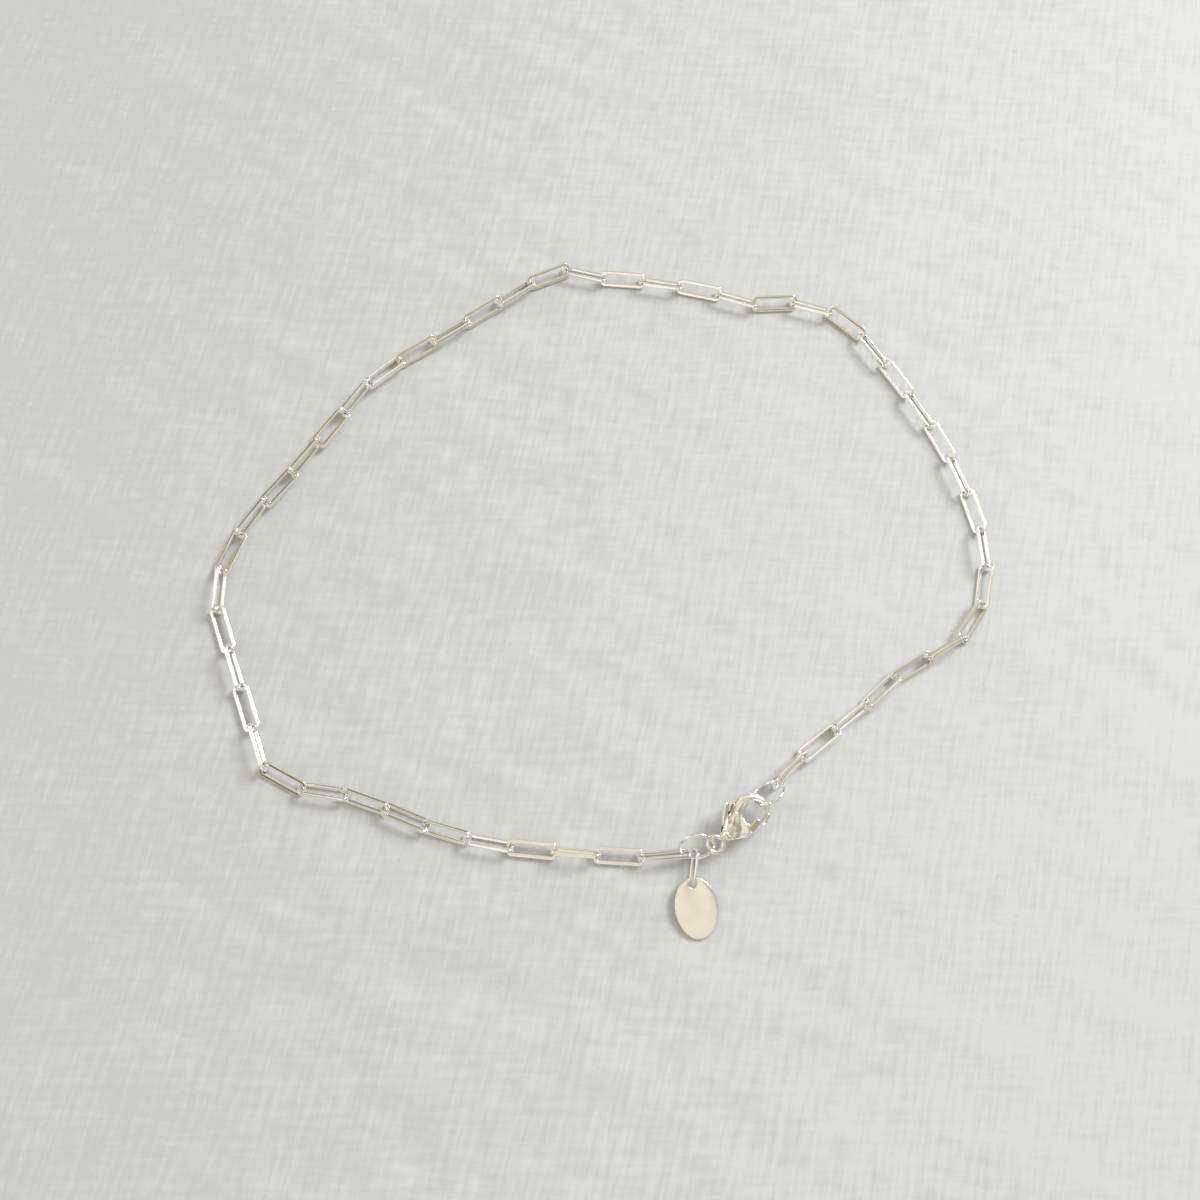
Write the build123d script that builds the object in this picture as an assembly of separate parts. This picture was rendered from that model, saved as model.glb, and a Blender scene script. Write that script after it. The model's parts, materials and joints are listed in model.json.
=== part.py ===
from build123d import *
import os
from math import asin, cos, radians, sin

# A closed chain anklet of 50 long box links with a trigger clasp and an oval tag, lying
# flat on a surface. Sizes are millimetres and angles are degrees.

# One link: a flat-sided wire frame.
pitch = 4.8
link_length = 5.72
link_width = 2.0
wire_width = 0.42
wire_depth = 0.45
wire_round = 0.12
outer_corner = 0.7
inner_corner = 0.28
bar_sink = 0.28

# The route starts where the first link, longer than the rest, hangs on its ring.
start_x = 13.83
start_y = -33.87
start_heading = 194.6
first_longer = 0.44
quarter_roll = 45.0

# Jump rings: middle radius, wire radius, place, heading of the level diameter, lean.
ring_radius = 1.86
ring_wire = 0.21
tag_side_at = (14.577, -33.201, 2.142)
tag_side_heading = 10.8
tag_side_lean = 34.3
catch_at = (21.66, -25.98, 1.808)
catch_heading = 46.8
catch_lean = -38.6
split_angle = 4.0
split_at = -60.0

# The tag's ring is a flat-sided oval that stands on its long side.
tag_ring_half = 1.9
tag_ring_end = 0.87
tag_ring_wire = 0.19
tag_ring_at = (14.69, -35.27, 1.044)
tag_ring_heading = -88
tag_ring_lean = 12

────

◆ Required work ◆
Restate word for word only the lines running from the beginning of the data to the line holding "# flat on a", both included.

◆ Full solution ◆
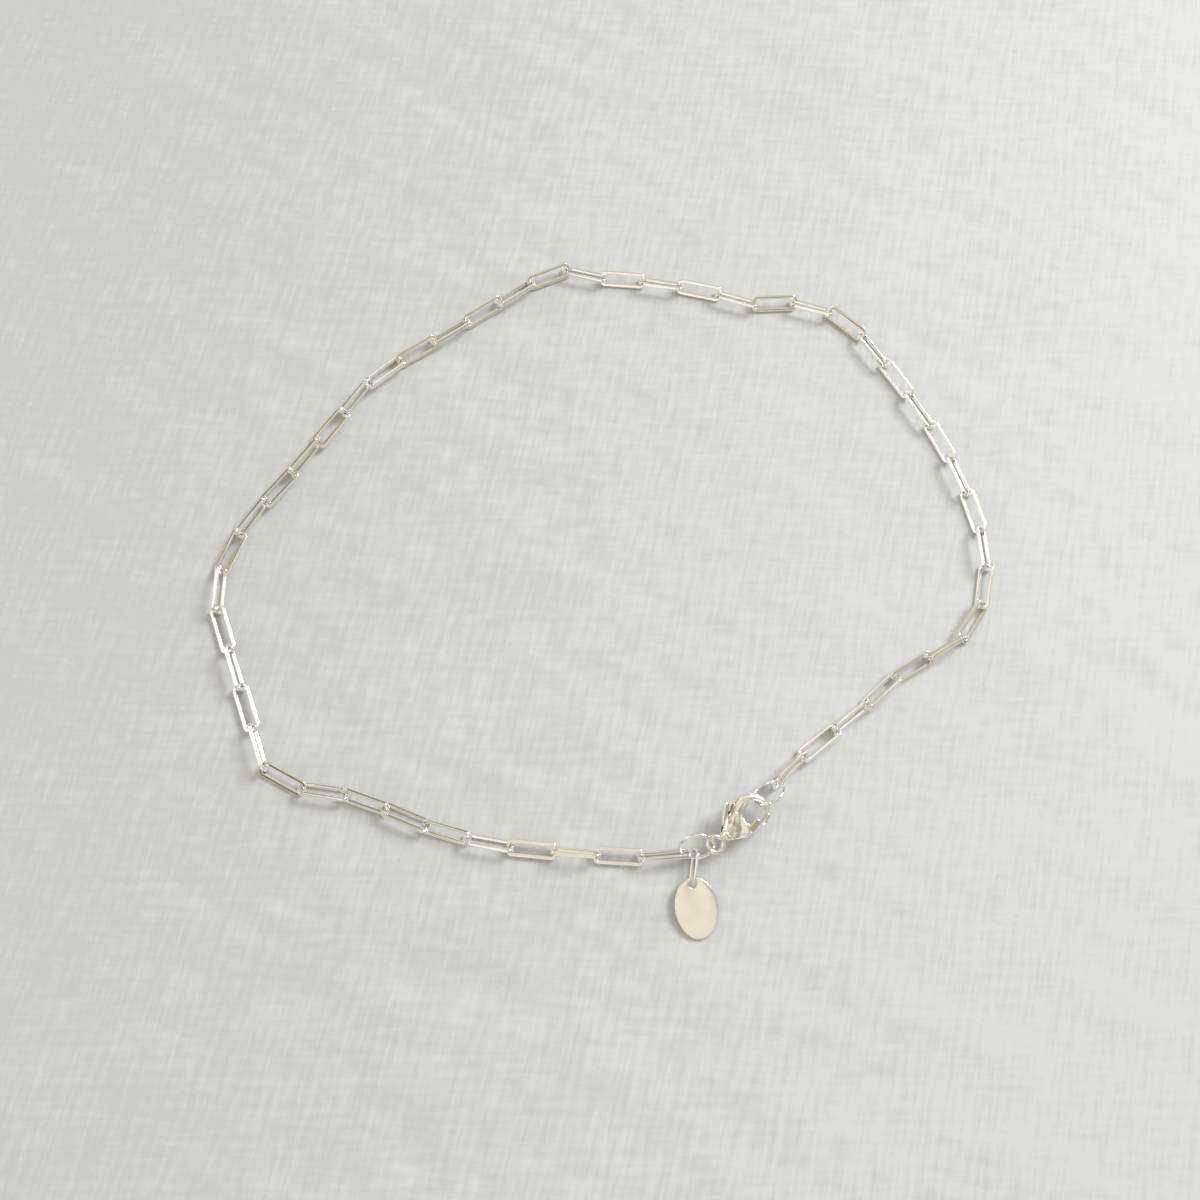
Write the build123d script that builds the object in this picture as an assembly of separate parts. This picture was rendered from that model, saved as model.glb, and a Blender scene script. Write that script after it. The model's parts, materials and joints are listed in model.json.
=== part.py ===
from build123d import *
import os
from math import asin, cos, radians, sin

# A closed chain anklet of 50 long box links with a trigger clasp and an oval tag, lying
# flat on a surface. Sizes are millimetres and angles are degrees.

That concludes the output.